STATED TASK -> Give back, exactly as it appears, the run of lines opening with the one containing "What build123d script" and closing with the one containing "panel_gap = 0.12". Nothing outside that run should appear.

EXTRACTED DATA ->
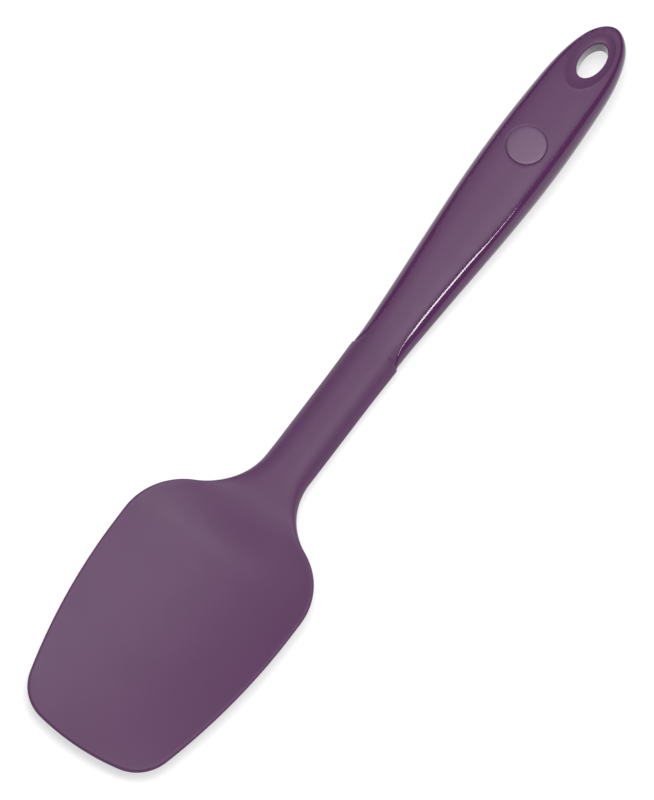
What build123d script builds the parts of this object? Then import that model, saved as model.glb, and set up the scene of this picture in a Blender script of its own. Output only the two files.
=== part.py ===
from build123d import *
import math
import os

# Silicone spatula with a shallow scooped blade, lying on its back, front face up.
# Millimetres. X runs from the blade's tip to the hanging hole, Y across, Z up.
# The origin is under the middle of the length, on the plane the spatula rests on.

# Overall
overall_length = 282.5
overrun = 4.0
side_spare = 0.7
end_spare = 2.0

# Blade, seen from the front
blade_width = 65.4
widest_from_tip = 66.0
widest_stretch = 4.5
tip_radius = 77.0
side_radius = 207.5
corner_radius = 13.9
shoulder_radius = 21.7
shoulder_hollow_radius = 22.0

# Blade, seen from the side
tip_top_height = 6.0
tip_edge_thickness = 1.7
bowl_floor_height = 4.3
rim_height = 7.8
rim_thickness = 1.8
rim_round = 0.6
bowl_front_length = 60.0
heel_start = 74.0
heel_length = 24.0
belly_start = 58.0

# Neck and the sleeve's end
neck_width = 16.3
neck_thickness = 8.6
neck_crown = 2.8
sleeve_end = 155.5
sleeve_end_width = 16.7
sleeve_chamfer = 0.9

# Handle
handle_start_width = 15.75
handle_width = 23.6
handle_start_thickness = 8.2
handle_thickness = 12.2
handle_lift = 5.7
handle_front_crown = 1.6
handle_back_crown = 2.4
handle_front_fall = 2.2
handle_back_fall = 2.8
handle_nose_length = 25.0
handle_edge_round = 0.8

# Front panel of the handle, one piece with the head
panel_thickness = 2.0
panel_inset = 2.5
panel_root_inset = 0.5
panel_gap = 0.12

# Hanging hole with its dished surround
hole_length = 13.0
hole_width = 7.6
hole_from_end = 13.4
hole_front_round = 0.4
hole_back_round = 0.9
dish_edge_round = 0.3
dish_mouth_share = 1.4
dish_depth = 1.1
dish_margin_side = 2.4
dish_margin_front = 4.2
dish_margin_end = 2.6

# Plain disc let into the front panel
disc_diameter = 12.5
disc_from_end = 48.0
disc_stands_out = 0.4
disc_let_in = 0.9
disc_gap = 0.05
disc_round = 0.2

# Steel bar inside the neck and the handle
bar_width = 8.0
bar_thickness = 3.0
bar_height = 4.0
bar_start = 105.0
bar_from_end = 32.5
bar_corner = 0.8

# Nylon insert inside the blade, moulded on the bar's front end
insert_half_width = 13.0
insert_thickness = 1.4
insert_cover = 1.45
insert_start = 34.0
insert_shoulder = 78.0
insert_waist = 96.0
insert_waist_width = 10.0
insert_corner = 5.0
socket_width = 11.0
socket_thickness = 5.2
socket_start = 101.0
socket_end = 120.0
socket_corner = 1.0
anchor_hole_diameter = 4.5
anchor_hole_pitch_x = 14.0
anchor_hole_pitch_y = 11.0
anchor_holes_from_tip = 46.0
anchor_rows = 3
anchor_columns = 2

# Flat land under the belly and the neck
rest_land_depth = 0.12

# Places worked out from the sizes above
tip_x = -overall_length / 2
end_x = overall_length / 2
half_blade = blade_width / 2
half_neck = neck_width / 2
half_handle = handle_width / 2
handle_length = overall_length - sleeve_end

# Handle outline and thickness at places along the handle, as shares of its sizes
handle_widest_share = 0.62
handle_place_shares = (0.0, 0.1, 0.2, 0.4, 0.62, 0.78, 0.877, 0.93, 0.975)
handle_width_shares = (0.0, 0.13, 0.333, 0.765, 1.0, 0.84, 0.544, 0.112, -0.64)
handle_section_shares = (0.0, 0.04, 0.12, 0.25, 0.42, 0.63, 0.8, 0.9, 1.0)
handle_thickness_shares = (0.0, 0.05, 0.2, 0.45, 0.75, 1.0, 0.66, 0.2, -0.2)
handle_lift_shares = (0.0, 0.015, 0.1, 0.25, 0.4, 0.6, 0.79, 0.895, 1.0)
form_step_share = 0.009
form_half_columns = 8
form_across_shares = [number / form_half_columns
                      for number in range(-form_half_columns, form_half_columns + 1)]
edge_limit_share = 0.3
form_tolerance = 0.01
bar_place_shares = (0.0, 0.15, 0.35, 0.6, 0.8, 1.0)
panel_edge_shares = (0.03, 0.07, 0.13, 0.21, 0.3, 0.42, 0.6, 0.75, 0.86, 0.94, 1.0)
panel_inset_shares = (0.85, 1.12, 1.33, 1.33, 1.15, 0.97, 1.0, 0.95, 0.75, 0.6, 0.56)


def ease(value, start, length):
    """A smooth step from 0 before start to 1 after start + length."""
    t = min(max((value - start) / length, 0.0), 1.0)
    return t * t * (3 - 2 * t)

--

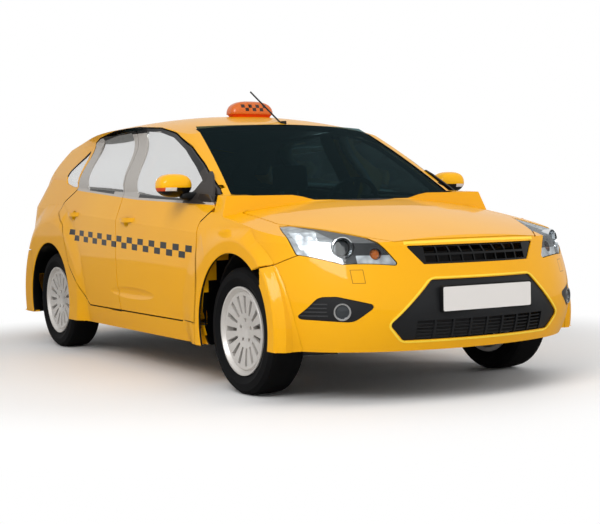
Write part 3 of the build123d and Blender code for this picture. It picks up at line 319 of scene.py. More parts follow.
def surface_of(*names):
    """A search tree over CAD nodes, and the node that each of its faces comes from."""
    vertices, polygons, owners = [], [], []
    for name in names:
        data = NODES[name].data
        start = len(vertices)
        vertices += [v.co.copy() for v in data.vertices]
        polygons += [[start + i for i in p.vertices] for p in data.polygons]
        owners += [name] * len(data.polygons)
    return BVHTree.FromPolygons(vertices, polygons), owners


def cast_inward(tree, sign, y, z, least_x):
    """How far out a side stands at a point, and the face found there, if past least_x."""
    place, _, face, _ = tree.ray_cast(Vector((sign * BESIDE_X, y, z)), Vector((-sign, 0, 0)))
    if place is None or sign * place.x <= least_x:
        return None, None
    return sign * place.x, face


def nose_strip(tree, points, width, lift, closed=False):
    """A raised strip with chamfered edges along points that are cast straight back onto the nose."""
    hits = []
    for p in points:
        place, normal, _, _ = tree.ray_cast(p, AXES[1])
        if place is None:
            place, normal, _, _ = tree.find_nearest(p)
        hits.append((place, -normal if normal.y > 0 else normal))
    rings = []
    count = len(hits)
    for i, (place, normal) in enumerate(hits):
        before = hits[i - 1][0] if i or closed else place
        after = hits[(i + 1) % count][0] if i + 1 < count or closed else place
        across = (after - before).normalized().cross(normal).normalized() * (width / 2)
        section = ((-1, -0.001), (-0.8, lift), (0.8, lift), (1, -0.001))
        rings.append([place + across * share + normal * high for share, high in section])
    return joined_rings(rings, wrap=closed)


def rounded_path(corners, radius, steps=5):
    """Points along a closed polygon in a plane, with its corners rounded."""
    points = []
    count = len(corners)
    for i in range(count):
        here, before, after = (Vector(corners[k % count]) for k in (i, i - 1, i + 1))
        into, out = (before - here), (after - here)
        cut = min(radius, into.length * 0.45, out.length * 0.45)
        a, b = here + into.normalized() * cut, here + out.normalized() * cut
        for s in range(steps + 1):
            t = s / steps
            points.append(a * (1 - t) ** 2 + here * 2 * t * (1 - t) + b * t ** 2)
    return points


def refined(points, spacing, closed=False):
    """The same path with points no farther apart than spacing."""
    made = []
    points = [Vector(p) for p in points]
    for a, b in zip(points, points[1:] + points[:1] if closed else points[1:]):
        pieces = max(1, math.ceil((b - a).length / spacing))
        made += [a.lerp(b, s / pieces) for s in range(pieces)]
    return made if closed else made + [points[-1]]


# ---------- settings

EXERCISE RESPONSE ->
What build123d script builds the parts of this object? Then import that model, saved as model.glb, and set up the scene of this picture in a Blender script of its own. Output only the two files.
=== part.py ===
from build123d import *
import math
import os

# Silicone spatula with a shallow scooped blade, lying on its back, front face up.
# Millimetres. X runs from the blade's tip to the hanging hole, Y across, Z up.
# The origin is under the middle of the length, on the plane the spatula rests on.

# Overall
overall_length = 282.5
overrun = 4.0
side_spare = 0.7
end_spare = 2.0

# Blade, seen from the front
blade_width = 65.4
widest_from_tip = 66.0
widest_stretch = 4.5
tip_radius = 77.0
side_radius = 207.5
corner_radius = 13.9
shoulder_radius = 21.7
shoulder_hollow_radius = 22.0

# Blade, seen from the side
tip_top_height = 6.0
tip_edge_thickness = 1.7
bowl_floor_height = 4.3
rim_height = 7.8
rim_thickness = 1.8
rim_round = 0.6
bowl_front_length = 60.0
heel_start = 74.0
heel_length = 24.0
belly_start = 58.0

# Neck and the sleeve's end
neck_width = 16.3
neck_thickness = 8.6
neck_crown = 2.8
sleeve_end = 155.5
sleeve_end_width = 16.7
sleeve_chamfer = 0.9

# Handle
handle_start_width = 15.75
handle_width = 23.6
handle_start_thickness = 8.2
handle_thickness = 12.2
handle_lift = 5.7
handle_front_crown = 1.6
handle_back_crown = 2.4
handle_front_fall = 2.2
handle_back_fall = 2.8
handle_nose_length = 25.0
handle_edge_round = 0.8

# Front panel of the handle, one piece with the head
panel_thickness = 2.0
panel_inset = 2.5
panel_root_inset = 0.5
panel_gap = 0.12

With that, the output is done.